Editorial: Fund the bridge


From the way the Obama administration treats Canada, you might think our northern neighbor was hostile, rather than our closest friend and ally. The Canadians want two things from the United States in terms of joint infrastructure projects: The Keystone XL pipeline and the Detroit River International Crossing, the new bridge that will connect Detroit and Windsor.

The former is famously held hostage to President Barack Obama's political agenda, and the latter was curiously missing from the administration's $4 trillion budget released Monday.

While we disagree with the president's stubborn stance on Keystone, at least it can be explained as an appeasement to the Democratic Party's environmental base.

Not providing the $250 million to $300 million needed to get construction of the Detroit River span underway is harder to understand.
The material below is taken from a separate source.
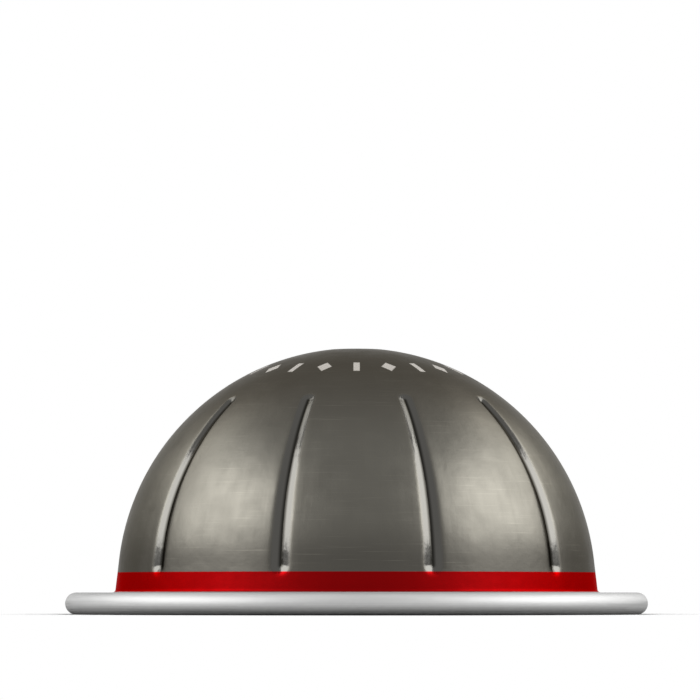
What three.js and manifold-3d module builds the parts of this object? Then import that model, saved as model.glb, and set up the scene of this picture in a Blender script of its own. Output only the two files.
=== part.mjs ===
// A single-serve coffee pod, standing dome up on its curled rim. Millimetres, +Z up.
// The origin is the middle of the ring that the pod stands on, and -Y is its front.
//
// The pod is two pieces of aluminium. The cup is drawn from one sheet: a dome with pressed grooves, a short
// straight skirt, a flat flange, and an edge curled into a roll. The lid is a disc of foil, sealed to the
// underside of the flange. The pod is closed and can't be seen into, so the cup is solid behind its walls.

import * as THREE from 'three';
import { mergeVertices, toCreasedNormals } from 'three/addons/utils/BufferGeometryUtils.js';
import Module from 'manifold-3d';

const manifold = await Module();
manifold.setup();

const rad = THREE.MathUtils.degToRad;
const lerp = THREE.MathUtils.lerp;

// Sheet and curled rim
const SHEET = 0.25;             // thickness of the drawn sheet
const CURL_DIAMETER = 2.3;      // outside of the roll
const CURL_MOUTH = 0.3;         // gap between the sheet's cut edge and the flange above it
const FOOT_WIDTH = 0.5;         // flat under the roll, which the pod stands on
const FLANGE_REACH = 5.23;      // from the foot of the skirt to the outside of the roll

// Dome and skirt
const DOME_RADIUS = 25.05;
const DOME_CENTRE_RISE = 0.58;  // height of the dome's centre over the flange
const SKIRT_DRAFT = 6.5;        // degrees that the skirt leans in from the vertical, tangent to the dome
const SKIRT_FILLET = 0.35;      // radius where the skirt turns out into the flange
const CROWN_RADIUS = 2.9;       // flat on top of the dome

// Pressed grooves
const GROOVE_COUNT = 10;
const GROOVE_TOP_ANGLE = 52.4;  // degrees above the dome's centre, at the upper tip
const GROOVE_FOOT_RISE = 1.7;   // height of the lower tip over the flange
const GROOVE_TOP_WIDTH = 1.5;
const GROOVE_FOOT_WIDTH = 2.2;
const GROOVE_TOP_DEPTH = 0.5;
const GROOVE_FOOT_DEPTH = 0.65;

// Printed band
const BAND_RISE = 2.1;          // height of the band's upper edge over the flange

// Lid
const FOIL = 0.1;               // thickness of the foil
const LID_CLEARANCE = 0.3;      // between the lid's edge and the roll
const SEAL_WIDTH = 2.2;         // ring of foil that is sealed to the flange
const LID_BULGE = 0.4;          // how far the foil swells at its middle

// Facets
const SEGMENTS_PER_GROOVE = 8;
const SEGMENTS = GROOVE_COUNT * SEGMENTS_PER_GROOVE;
const DOME_STEPS = 15;
const CURL_INNER_STEPS = 6;
const CURL_TIP_STEPS = 4;       // from the cut edge to the foot
const CURL_OUTER_STEPS = 8;     // from the foot round to the flange
const FILLET_STEPS = 2;
const GROOVE_STEPS = 10;
const TIP_ANGLES = [12, 40, 68]; // degrees round each groove's ball end where a section is cut
const TOOL_STEPS = 6;            // across the tool that presses a groove
const TOOL_SPREAD = 1.35;        // the tool's width over the groove's, so that it stands clear of the dome
const LID_STEPS = 3;             // from the lid's middle to its sealed ring
const CREASE_ANGLE = 20;         // degrees between facets from which an edge is drawn sharp
const MERGE_DISTANCE = 1e-4;     // corners closer than this are one

// Colours
const LACQUER = new THREE.Color(0x6b665e);
const BAND_RED = new THREE.Color(0xa80d0c);
const BARE_ALUMINIUM = new THREE.Color(0xd4d5d6);

// Sizes that follow from those above
const curlRadius = CURL_DIAMETER / 2;
const footAngle = THREE.MathUtils.radToDeg(Math.asin(FOOT_WIDTH / 2 / curlRadius));
const curlCentreHeight = curlRadius * Math.cos(rad(footAngle));
const flangeTop = curlCentreHeight + curlRadius;
const flangeUnderside = flangeTop - SHEET;
const domeCentreHeight = flangeTop + DOME_CENTRE_RISE;
const skirtTop = new THREE.Vector2(
  DOME_RADIUS * Math.cos(rad(SKIRT_DRAFT)),
  domeCentreHeight + DOME_RADIUS * Math.sin(rad(SKIRT_DRAFT)),
);
const skirtFoot = new THREE.Vector2(
  skirtTop.x + (skirtTop.y - flangeTop) * Math.tan(rad(SKIRT_DRAFT)),
  flangeTop,
);
const rimRadius = skirtFoot.x + FLANGE_REACH;
const curlCentre = new THREE.Vector2(rimRadius - curlRadius, curlCentreHeight);
const crownAngle = THREE.MathUtils.radToDeg(Math.acos(CROWN_RADIUS / DOME_RADIUS));

// Points along a round stretch of a section, from one angle to another, in degrees.
function arc(centre, radius, from, to, steps) {
  const clockwise = to < from;
  return new THREE.EllipseCurve(centre.x, centre.y, radius, radius, rad(from), rad(to), clockwise)
    .getPoints(steps);
}

// The meridian: the outline of the skirt and the dome, from the flange up to the crown. Grooves follow it.
const meridian = new THREE.Path();
meridian.moveTo(skirtFoot.x, skirtFoot.y);
meridian.lineTo(skirtTop.x, skirtTop.y);
meridian.absarc(0, domeCentreHeight, DOME_RADIUS, rad(SKIRT_DRAFT), rad(crownAngle), false);

// A half section, turned about the Z axis. It starts and ends on the axis.
function revolve(section) {
  return new THREE.LatheGeometry(section, SEGMENTS).rotateX(Math.PI / 2);
}

// A mesh's shape as a solid that can be cut. Only positions are kept, so that shared corners merge.
function solidOf(geometry) {
  const shape = geometry.clone();
  shape.deleteAttribute('normal');
  shape.deleteAttribute('uv');
  const merged = mergeVertices(shape, MERGE_DISTANCE);
  return new manifold.Manifold(new manifold.Mesh({
    numProp: 3,
    vertProperties: merged.attributes.position.array,
    triVerts: new Uint32Array(merged.index.array),
  }));
}

// A cut solid as a mesh's shape again.
function geometryOf(solid) {
  const { vertProperties, triVerts } = solid.getMesh();
  return new THREE.BufferGeometry()
    .setAttribute('position', new THREE.BufferAttribute(new Float32Array(vertProperties), 3))
    .setIndex(new THREE.BufferAttribute(new Uint32Array(triVerts), 1));
}

// The rolled edge in section. The sheet leaves the flange, turns down, in and up again, and its cut edge
// stops short of the flange, so that the roll is a hollow tube with a narrow mouth.
function curlSection() {
  const innerRadius = curlRadius - SHEET;
  const mouthHeight = flangeUnderside - CURL_MOUTH - curlCentreHeight;
  const cutEdge = 180 - THREE.MathUtils.radToDeg(Math.asin(mouthHeight / curlRadius));
  const bottom = 270;
  const top = 450;
  return [
    ...arc(curlCentre, innerRadius, top, cutEdge, CURL_INNER_STEPS),
    ...arc(curlCentre, curlRadius, cutEdge, bottom - footAngle, CURL_TIP_STEPS),
    ...arc(curlCentre, curlRadius, bottom + footAngle, top, CURL_OUTER_STEPS),
  ];
}

// The round corner between the flange and the skirt, which leans back from it by the draft.
function filletSection() {
  const turn = 90 - SKIRT_DRAFT;
  const setback = SKIRT_FILLET * Math.tan(rad(turn / 2));
  const centre = new THREE.Vector2(skirtFoot.x + setback, flangeTop + SKIRT_FILLET);
  return arc(centre, SKIRT_FILLET, 270, 270 - turn, FILLET_STEPS);
}

// The wall at a height over the flange: on the straight skirt, or on the dome above it.
function wallAt(rise) {
  const onSkirt = skirtFoot.x - rise * Math.tan(rad(SKIRT_DRAFT));
  const onDome = Math.sqrt(Math.max(0, DOME_RADIUS ** 2 - (rise - DOME_CENTRE_RISE) ** 2));
  return new THREE.Vector2(flangeTop + rise < skirtTop.y ? onSkirt : onDome, flangeTop + rise);
}

// The dome, from the top of the skirt to the edge of the flat crown, with a corner at the band's upper edge,
// so that the print ends on a clean line.
function wallSection() {
  const centre = new THREE.Vector2(0, domeCentreHeight);
  const dome = arc(centre, DOME_RADIUS, SKIRT_DRAFT, crownAngle, DOME_STEPS);
  return [wallAt(BAND_RISE), ...dome].sort((a, b) => a.y - b.y);
}

function cupSection() {
  const wall = wallSection();
  return [
    new THREE.Vector2(0, flangeUnderside),
    ...curlSection(),
    ...filletSection(),
    ...wall,
    new THREE.Vector2(0, wall.at(-1).y),
  ];
}

// A groove's pressing tool in section, across the groove: a parabola that sinks to depth at the middle and
// leaves the surface at halfWidth on each side. x runs across the groove, y out of the dome.
function toolSection(halfWidth, depth) {
  return Array.from({ length: TOOL_STEPS + 1 }, (_, i) => {
    const share = lerp(-TOOL_SPREAD, TOOL_SPREAD, i / TOOL_STEPS);
    return new THREE.Vector2(share * halfWidth, depth * (share ** 2 - 1));
  });
}

// Where the tool is cut across, from the lower tip to the upper: the distance along the meridian, that
// distance as a share of the groove, and how much of its full size the tool has there. Both ends are round,
// like a ball, and one cut lies on the band's edge.
function toolStations() {
  const skirtLength = skirtTop.distanceTo(skirtFoot);
  const start = GROOVE_FOOT_RISE / Math.cos(rad(SKIRT_DRAFT));
  const end = skirtLength + DOME_RADIUS * rad(GROOVE_TOP_ANGLE - SKIRT_DRAFT);
  const footRound = GROOVE_FOOT_WIDTH / 2;
  const topRound = GROOVE_TOP_WIDTH / 2;
  const tipSteps = TIP_ANGLES.map((angle) => 1 - Math.cos(rad(angle)));
  const cuts = [
    BAND_RISE / Math.cos(rad(SKIRT_DRAFT)),
    ...tipSteps.flatMap((step) => [start + footRound * step, end - topRound * step]),
  ];
  for (let i = 0; i <= GROOVE_STEPS; i++) {
    cuts.push(lerp(start + footRound, end - topRound, i / GROOVE_STEPS));
  }
  const inside = cuts.filter((at) => at > start && at < end).sort((a, b) => a - b);
  return inside.map((at) => {
    const fromTip = Math.min((at - start) / footRound, (end - at) / topRound, 1);
    return { at, along: (at - start) / (end - start), size: Math.sqrt(1 - (1 - fromTip) ** 2) };
  });
}

// The pressing tool for the groove at the back (+Y): its sections, set square to the meridian and joined.
function grooveTool() {
  const length = meridian.getLength();
  const rings = toolStations().map(({ at, size, along }) => {
    const halfWidth = size * lerp(GROOVE_FOOT_WIDTH, GROOVE_TOP_WIDTH, along) / 2;
    const depth = size * lerp(GROOVE_FOOT_DEPTH, GROOVE_TOP_DEPTH, along);
    const point = meridian.getPoint(at / length);
    const tangent = meridian.getTangent(at / length);
    return toolSection(halfWidth, depth).map(({ x, y }) => new THREE.Vector3(
      x,
      point.x + y * tangent.y,
      point.y - y * tangent.x,
    ));
  });
  return loft(rings);
}

// A closed shape through rings of points, each with as many points as the next, with a flat end at each end.
function loft(rings) {
  const count = rings[0].length;
  const index = [];
  for (let ring = 0; ring < rings.length - 1; ring++) {
    for (let i = 0; i < count; i++) {
      const a = ring * count + i;
      const b = ring * count + ((i + 1) % count);
      index.push(a, b, b + count, a, b + count, a + count);
    }
  }
  const last = (rings.length - 1) * count;
  for (let i = 1; i < count - 1; i++) {
    index.push(0, i + 1, i, last, last + i, last + i + 1);
  }
  return new THREE.BufferGeometry().setFromPoints(rings.flat()).setIndex(index);
}

// The grooves stand evenly round the dome, with the front midway between two of them.
function grooveTools() {
  const tool = grooveTool();
  const pitch = 360 / GROOVE_COUNT;
  const turns = Array.from({ length: GROOVE_COUNT }, (_, i) => rad((i + 0.5) * pitch));
  return turns.map((turn) => solidOf(tool.clone().rotateZ(turn)));
}

// The colour at a height over the flange: the flange and roll are bare, the foot of the skirt is printed with
// a band, and the dome above it is lacquered.
function finishAt(rise) {
  if (rise < MERGE_DISTANCE) {
    return BARE_ALUMINIUM;
  }
  return rise < BAND_RISE ? BAND_RED : LACQUER;
}

// Gives each facet the colour of the finish at its middle.
function paintCup(geometry) {
  const position = geometry.attributes.position;
  const colours = new Float32Array(position.count * 3);
  const corner = new THREE.Vector3();
  for (let face = 0; face < position.count; face += 3) {
    const middle = new THREE.Vector3();
    for (let i = 0; i < 3; i++) {
      middle.addScaledVector(corner.fromBufferAttribute(position, face + i), 1 / 3);
    }
    const colour = finishAt(middle.z - flangeTop);
    for (let i = 0; i < 3; i++) {
      colour.toArray(colours, (face + i) * 3);
    }
  }
  return geometry.setAttribute('color', new THREE.BufferAttribute(colours, 3));
}

function makeCup() {
  const drawn = solidOf(revolve(cupSection()));
  const pressed = grooveTools().reduce((cup, tool) => cup.subtract(tool), drawn);
  const geometry = toCreasedNormals(geometryOf(pressed), rad(CREASE_ANGLE));
  const material = new THREE.MeshStandardMaterial({ vertexColors: true, metalness: 0.85, roughness: 0.38 });
  const cup = new THREE.Mesh(paintCup(geometry), material);
  cup.name = 'drawn_cup';
  return cup;
}

// The lid: a flat ring sealed to the flange, and inside it a panel that the pressure of the coffee swells.
function lidSection() {
  const edge = curlCentre.x - curlRadius - LID_CLEARANCE;
  const panel = edge - SEAL_WIDTH;
  const swell = Array.from({ length: LID_STEPS + 1 }, (_, i) => {
    const share = i / LID_STEPS;
    return new THREE.Vector2(panel * share, flangeUnderside - LID_BULGE * (1 - share ** 2) ** 2);
  });
  const upper = [...swell, new THREE.Vector2(edge, flangeUnderside)];
  const lower = upper.map(({ x, y }) => new THREE.Vector2(x, y - FOIL));
  return [...lower, ...upper.reverse()];
}

function makeLid() {
  const material = new THREE.MeshStandardMaterial({ color: BARE_ALUMINIUM, metalness: 0.9, roughness: 0.3 });
  const lid = new THREE.Mesh(revolve(lidSection()), material);
  lid.name = 'foil_lid';
  return lid;
}

const pod = new THREE.Group();
pod.add(makeCup(), makeLid());

export default pod;
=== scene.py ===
# %% [markdown]
# This lesson dresses a domed coffee pod in Blender. The pod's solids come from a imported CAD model, which is
# loaded first and never moved. Meshes and places are in metres, with +Z up, and the pod stands on the floor
# at height zero with its front towards -Y.

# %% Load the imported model
import math

import bpy
import numpy as np
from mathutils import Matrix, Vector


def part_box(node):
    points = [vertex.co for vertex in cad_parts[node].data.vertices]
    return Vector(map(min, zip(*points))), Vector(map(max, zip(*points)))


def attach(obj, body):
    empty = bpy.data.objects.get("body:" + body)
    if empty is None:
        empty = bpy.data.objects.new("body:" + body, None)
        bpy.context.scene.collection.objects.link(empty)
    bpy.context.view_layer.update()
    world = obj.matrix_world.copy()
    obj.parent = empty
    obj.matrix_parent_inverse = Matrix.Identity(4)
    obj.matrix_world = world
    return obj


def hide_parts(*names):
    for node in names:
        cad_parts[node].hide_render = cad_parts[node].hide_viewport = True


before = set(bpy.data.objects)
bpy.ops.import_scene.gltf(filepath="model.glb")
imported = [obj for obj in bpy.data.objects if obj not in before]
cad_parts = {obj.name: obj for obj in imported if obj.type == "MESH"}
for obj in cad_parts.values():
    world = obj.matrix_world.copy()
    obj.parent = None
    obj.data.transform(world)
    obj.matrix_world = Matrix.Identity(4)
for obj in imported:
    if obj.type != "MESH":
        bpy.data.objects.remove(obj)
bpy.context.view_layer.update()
print("CAD nodes:", sorted(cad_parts))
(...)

The money would go to build the U.S. Customs and Border Protection Plaza to service the new bridge. It represents the only up-front funding for the project from the United States.

Canada considers the bridge so essential to North American trade that it is putting up the rest of the $1.5 billion cost; Michigan will repay it's share by forfeiting toll fees. It's a great deal for the state, and for the country.

That charity shouldn't be necessary. Obama has said federally funded infrastructure projects are a priority and would create jobs for middle-class workers.

And yet on both the Keystone project and the Detroit River crossing, the administration is stalling.

The binational authority formed to build the bridge is proceeding the best it can.

Last week, it awarded a $17 million contract for engineering work. And the Canadians have been building the Windsor-Essex Parkway to handle bridge traffic.

But the customs plaza is integral to the project, and must be funded before actual bridge construction begins.

Members of Michigan's congressional delegation say they are still hopeful a supplemental appropriation will provide funding for the plaza. Senior members of the delegation should use their clout to move it up the priority list.

Washington has scaled back on bridge and highway spending because of shortfalls in the national trust fund that helps pay for such work.

But the rest of the budget is packed full of non-essential spending. Finding the money for a special appropriation to get the Detroit River span underway shouldn't be impossible.

Construction of the bridge is expected to create 10,000 to 15,000 jobs over the five-year build-out. Many of those construction workers will be hired from Michigan. That's an enormous economic boost for the state.

Canada is the United States' largest trading partner, with $1.7 billion worth of goods crossing the border every day. A large portion of that commerce goes back and forth over the Detroit River, and the new span will enhance Michigan's share.

This is a real project and one that soon will be shovel ready. The Obama administration should do its part to get construction underway.